Au départ, il a fait jusqu’en 4ème dans un établissement public à Karimama. « Les autres, dénonce Boubé, nous traitent souvent d’escrocs, d’élèves chiens de maître et de beaucoup d’autres qualificatifs peu recommandables. » Il enchaîne : « Certains raccrochent à cause des moqueries. » Mais Boubé avait déjà des objectifs précis : « Faire de hautes études ».

Malheureusement, en classe de 4ème à Karimama, sa mère qui l’encourageait à s’accrocher aux études décède subitement. Le virus de l’abandon des classes l’atteint de plein fouet. Boubé passe toute une année scolaire sans retourner au cours face à l’indifférence de son père et la satisfaction de ses congénères.

« Un jour, se souvient-il, ma tante résidant à Djidja est venue présenter de vive voix ses condoléances à mon père. Je décide alors de la suivre afin de poursuivre mes études chez elle. »

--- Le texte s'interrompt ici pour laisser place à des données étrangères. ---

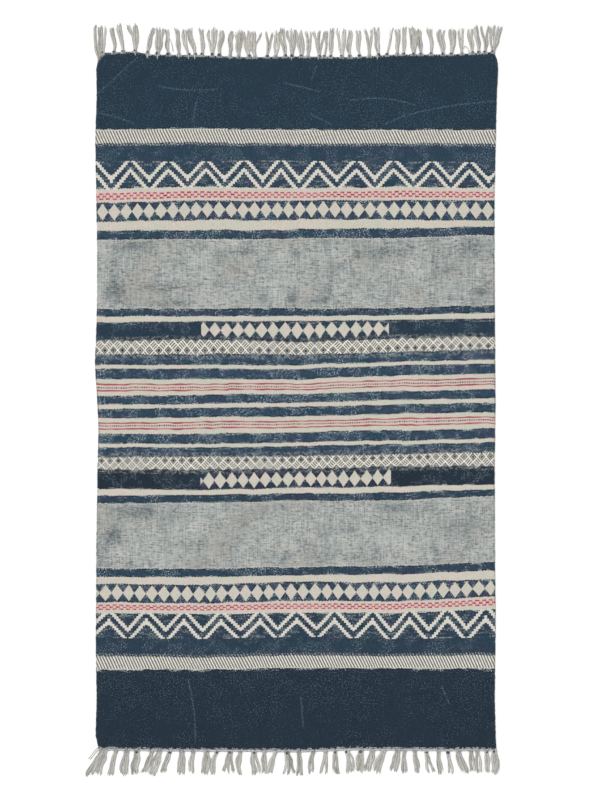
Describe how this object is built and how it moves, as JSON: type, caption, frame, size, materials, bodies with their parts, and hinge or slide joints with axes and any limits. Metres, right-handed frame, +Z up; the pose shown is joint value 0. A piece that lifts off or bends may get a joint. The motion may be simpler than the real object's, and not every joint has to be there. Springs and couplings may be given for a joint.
{
  "type": "printed cotton rug",
  "caption": "Flat woven cotton rug, block printed in navy bands, zigzags, diamonds and lozenges on cream, with tied tassels at both ends.",
  "frame": {"origin": "on the floor, under the middle of the cloth", "axes": "+Y along the rug towards the end at the top of the picture, +X to the right of the picture, +Z up from the floor"},
  "size_m": [0.7342, 1.3239, 0.0048],
  "materials": {
    "printed_cloth": "matt woven cotton, block printed",
    "undyed_yarn": "matt undyed cotton yarn"
  },
  "bodies": {
    "root": {"rug_cloth": "printed_cloth", "fringe_top": "undyed_yarn", "fringe_bottom": "undyed_yarn"}
  },
  "joints": []
}
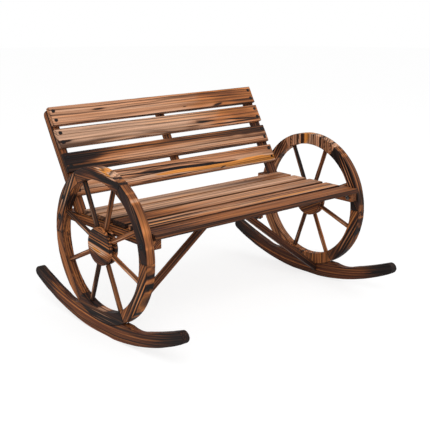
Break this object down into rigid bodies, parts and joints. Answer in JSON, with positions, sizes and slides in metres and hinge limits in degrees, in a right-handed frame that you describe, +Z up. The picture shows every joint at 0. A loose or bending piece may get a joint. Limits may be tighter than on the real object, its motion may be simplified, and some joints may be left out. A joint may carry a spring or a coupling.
{
  "type": "rocking bench",
  "caption": "Slatted timber garden rocking bench with a reclined back, carried between spoked wagon wheels that stand on curved rockers.",
  "frame": {"origin": "on the ground, midway between the wheels and under their common axis, which is the bottom centre of the bounding box", "axes": "+X across the bench along the slats, +Y from the seat's front to the back, +Z up"},
  "size_m": [1.05, 0.88, 0.74],
  "materials": {
    "seat_wood": "charred and brushed fir, thin satin oil, orange brown with black grain",
    "back_wood": "charred and brushed fir, thin satin oil, brown with black grain",
    "rim_wood": "charred and brushed fir, thin satin oil, streaked across the curve of the rim",
    "spoke_wood": "charred and brushed fir, turned, dark brown with orange streaks",
    "hub_wood": "charred and brushed fir with dark bands",
    "frame_wood": "charred fir, very dark brown",
    "rocker_wood": "charred and brushed fir, dark reddish brown, black at the tips",
    "dowel_wood": "plain hardwood, hidden",
    "dark_steel": "blackened steel, dull",
    "plain_steel": "zinc plated steel, dull"
  },
  "bodies": {
    "root": {"back_screws": "dark_steel", "back_slat_1": "back_wood", "back_slat_2": "back_wood", "back_slat_3": "back_wood", "back_slat_4": "back_wood", "brace_screws": "dark_steel", "centre_batten": "frame_wood", "frame_bolts": "dark_steel", "frame_nuts": "plain_steel", "frame_washers": "plain_steel", "left_brace": "frame_wood", "left_hub_inner_disc": "hub_wood", "left_hub_outer_disc": "hub_wood", "left_rim_segment_1": "rim_wood", "left_rim_segment_2": "rim_wood", "left_rim_segment_3": "rim_wood", "left_rim_segment_4": "rim_wood", "left_rim_segment_5": "rim_wood", "left_rim_segment_6": "rim_wood", "left_rocker": "rocker_wood", "left_side_post": "frame_wood", "left_side_rail": "frame_wood", "left_spoke_1": "spoke_wood", "left_spoke_2": "spoke_wood", "left_spoke_3": "spoke_wood", "left_spoke_4": "spoke_wood", "left_spoke_5": "spoke_wood", "left_spoke_6": "spoke_wood", "left_spoke_7": "spoke_wood", "left_spoke_8": "spoke_wood", "middle_post": "frame_wood", "right_brace": "frame_wood", "right_hub_inner_disc": "hub_wood", "right_hub_outer_disc": "hub_wood", "right_rim_segment_1": "rim_wood", "right_rim_segment_2": "rim_wood", "right_rim_segment_3": "rim_wood", "right_rim_segment_4": "rim_wood", "right_rim_segment_5": "rim_wood", "right_rim_segment_6": "rim_wood", "right_rocker": "rocker_wood", "right_side_post": "frame_wood", "right_side_rail": "frame_wood", "right_spoke_1": "spoke_wood", "right_spoke_2": "spoke_wood", "right_spoke_3": "spoke_wood", "right_spoke_4": "spoke_wood", "right_spoke_5": "spoke_wood", "right_spoke_6": "spoke_wood", "right_spoke_7": "spoke_wood", "right_spoke_8": "spoke_wood", "rim_dowels": "dowel_wood", "rocker_screws": "dark_steel", "seat_screws": "dark_steel", "seat_slat_1": "seat_wood", "seat_slat_2": "seat_wood", "seat_slat_3": "seat_wood", "seat_slat_4": "seat_wood", "seat_slat_5": "seat_wood", "short_screws": "dark_steel"}
  },
  "joints": []
}
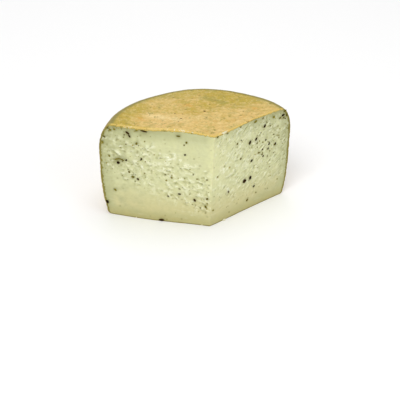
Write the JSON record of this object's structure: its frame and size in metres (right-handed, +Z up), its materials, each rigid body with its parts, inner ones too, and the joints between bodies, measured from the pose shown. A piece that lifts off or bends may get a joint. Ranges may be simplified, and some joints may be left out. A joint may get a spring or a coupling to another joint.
{
  "type": "goat cheese portion",
  "caption": "Cut portion of a wheel of semi-hard herb goat cheese: two craggy cut faces meet at an upright front edge under a waxy rind; rests on its flat base.",
  "frame": {"origin": "the whole wheel's axis, on the flat base", "axes": "+Z up, -Y towards the front edge where the two cuts meet, +X to the right seen from the front"},
  "size_m": [0.184, 0.1138, 0.0998],
  "materials": {
    "cheese": "pale greenish-cream paste with dark herb flecks on the cuts, satin peach-olive rind elsewhere"
  },
  "bodies": {
    "root": {"cheese": "cheese"}
  },
  "joints": []
}
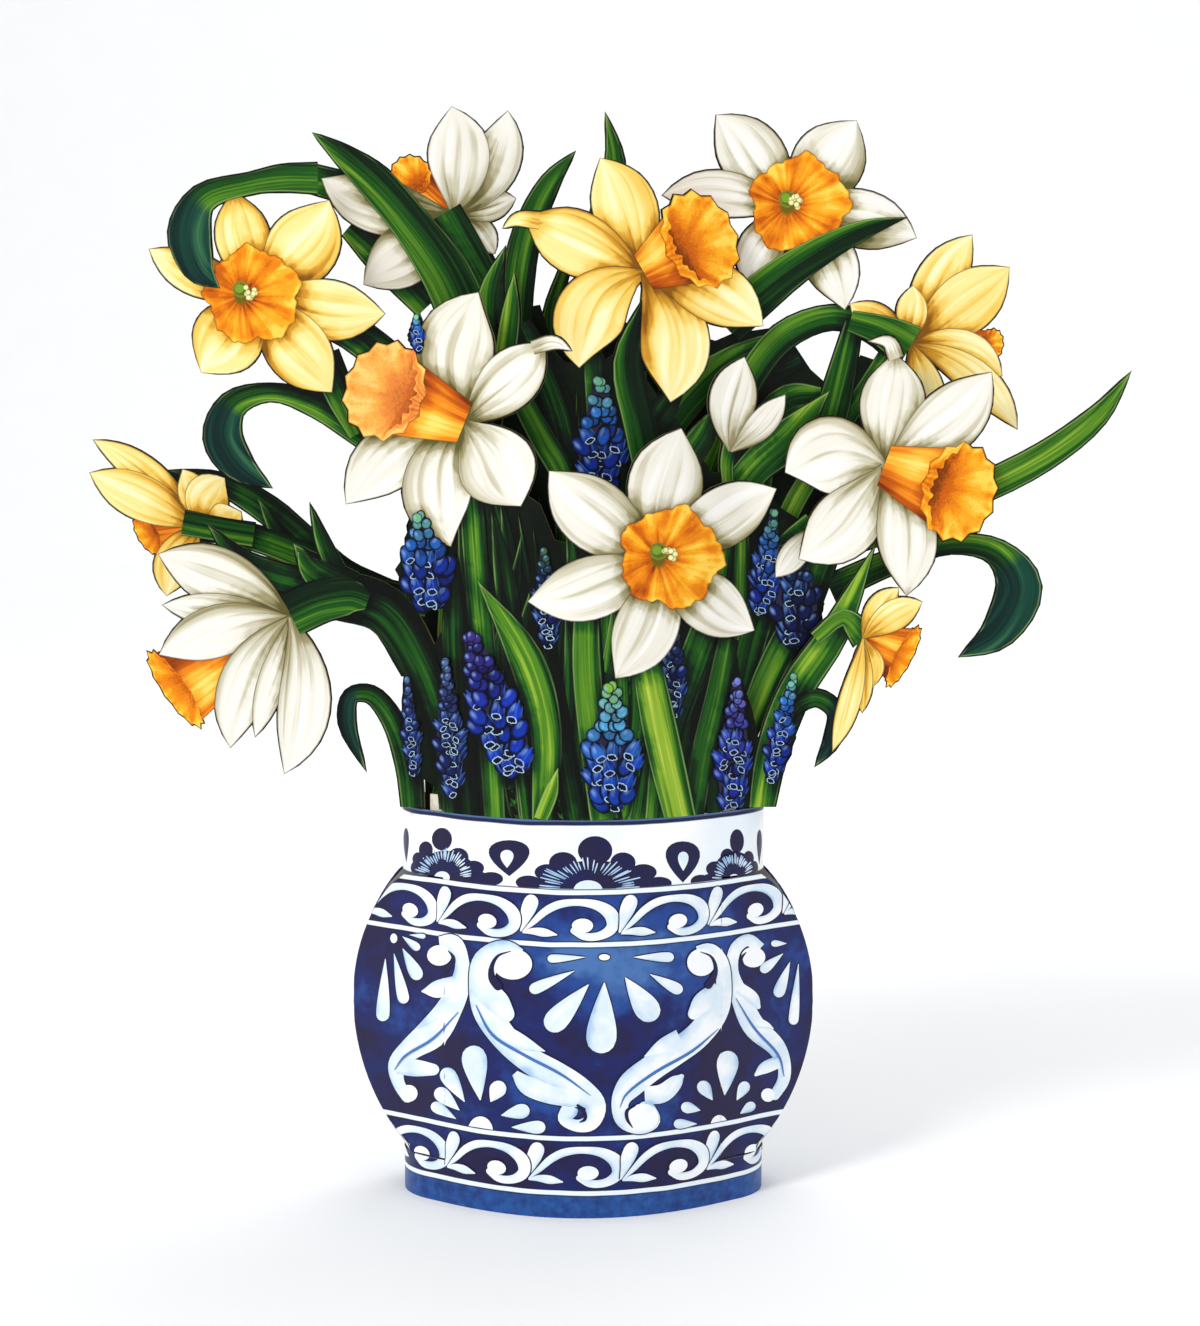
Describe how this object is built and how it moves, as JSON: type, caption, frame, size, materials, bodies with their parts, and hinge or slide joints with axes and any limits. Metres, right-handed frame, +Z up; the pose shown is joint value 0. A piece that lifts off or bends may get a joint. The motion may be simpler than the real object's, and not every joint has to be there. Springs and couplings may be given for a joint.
{
  "type": "pop-up paper daffodil bouquet",
  "caption": "Pop-up bouquet of die-cut card layers showing daffodils, grape hyacinths and leaves, standing in a bowed card vase.",
  "frame": {"origin": "centre of the bottom of the bounding box, on the surface that the vase stands on", "axes": "+Z up, -Y towards the viewer that the front card faces, +X to that viewer's right"},
  "size_m": [0.2956, 0.0726, 0.3068],
  "materials": {
    "vase_card": "printed, satin",
    "spray_card": "printed, satin",
    "plain_card": "uncoated, matte"
  },
  "bodies": {
    "root": {"front_card": "vase_card", "second_card": "spray_card", "third_card": "spray_card", "middle_card": "spray_card", "rear_third_card": "spray_card", "rear_second_card": "spray_card", "rear_card": "vase_card", "upper_left_spacer": "plain_card", "upper_right_spacer": "plain_card", "lower_left_spacer": "plain_card", "lower_right_spacer": "plain_card"}
  },
  "joints": []
}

Ainsi, Boubé arrive à Djidja mais sans dossier de transfert ni bulletin de notes. « N’ayant aucun document attestant mon admission en 4ème, le directeur du collège à l’époque impose que je reprenne la 5ème en ajoutant que si je suis le premier de la classe au premier semestre, il me transfèrera en 4ème automatiquement. Mais j’ai plutôt occupé la sixième place au classement du premier semestre. »

Malgré les injures et humiliations persistantes, Boubé ne va pas fléchir. Mieux, il est fait boursier à l’université.

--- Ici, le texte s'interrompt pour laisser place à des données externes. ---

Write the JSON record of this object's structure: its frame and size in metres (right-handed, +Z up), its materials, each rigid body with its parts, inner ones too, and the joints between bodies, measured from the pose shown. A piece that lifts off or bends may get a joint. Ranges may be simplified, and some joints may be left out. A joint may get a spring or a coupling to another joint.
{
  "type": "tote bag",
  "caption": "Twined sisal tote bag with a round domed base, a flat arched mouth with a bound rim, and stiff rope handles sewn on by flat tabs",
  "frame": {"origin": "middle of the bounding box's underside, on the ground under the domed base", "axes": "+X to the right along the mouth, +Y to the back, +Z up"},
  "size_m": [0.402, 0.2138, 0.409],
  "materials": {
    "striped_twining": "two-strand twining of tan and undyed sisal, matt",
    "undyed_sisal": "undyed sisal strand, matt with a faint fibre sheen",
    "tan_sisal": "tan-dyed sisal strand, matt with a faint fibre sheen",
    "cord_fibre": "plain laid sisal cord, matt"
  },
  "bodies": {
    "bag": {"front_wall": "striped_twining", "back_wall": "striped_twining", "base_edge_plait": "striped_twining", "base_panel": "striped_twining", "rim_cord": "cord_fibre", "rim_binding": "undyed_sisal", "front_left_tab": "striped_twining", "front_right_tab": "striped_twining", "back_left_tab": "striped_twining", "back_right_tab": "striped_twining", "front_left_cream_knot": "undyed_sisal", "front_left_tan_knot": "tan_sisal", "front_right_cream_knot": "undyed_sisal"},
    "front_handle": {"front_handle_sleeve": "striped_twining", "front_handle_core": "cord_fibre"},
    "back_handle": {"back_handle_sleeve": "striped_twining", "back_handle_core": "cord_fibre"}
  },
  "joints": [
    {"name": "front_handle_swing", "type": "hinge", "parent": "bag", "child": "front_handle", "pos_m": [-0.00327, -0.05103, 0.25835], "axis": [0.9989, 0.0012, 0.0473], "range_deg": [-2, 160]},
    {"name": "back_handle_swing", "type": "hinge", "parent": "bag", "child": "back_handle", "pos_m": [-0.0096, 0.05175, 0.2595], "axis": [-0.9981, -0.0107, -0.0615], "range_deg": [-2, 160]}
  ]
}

« Dès que j’ai reçu ma bourse en 2ème année des lettres modernes, dévoile-t-il, j’ai pris l’argent pour payer deux bœufs afin de prouver aux autres qu’ils ont une fausse impression de moi. »

Dans la même démarche de renforcer l’image de l’intellectuel peuhl, Mohamed Aliou, étudiant en physique-chimie à l’université d’Abomey-Calavi, a créé l’association Résurgence. Sa principale mission est de promouvoir la scolarisation des enfants peuhls à Djidja.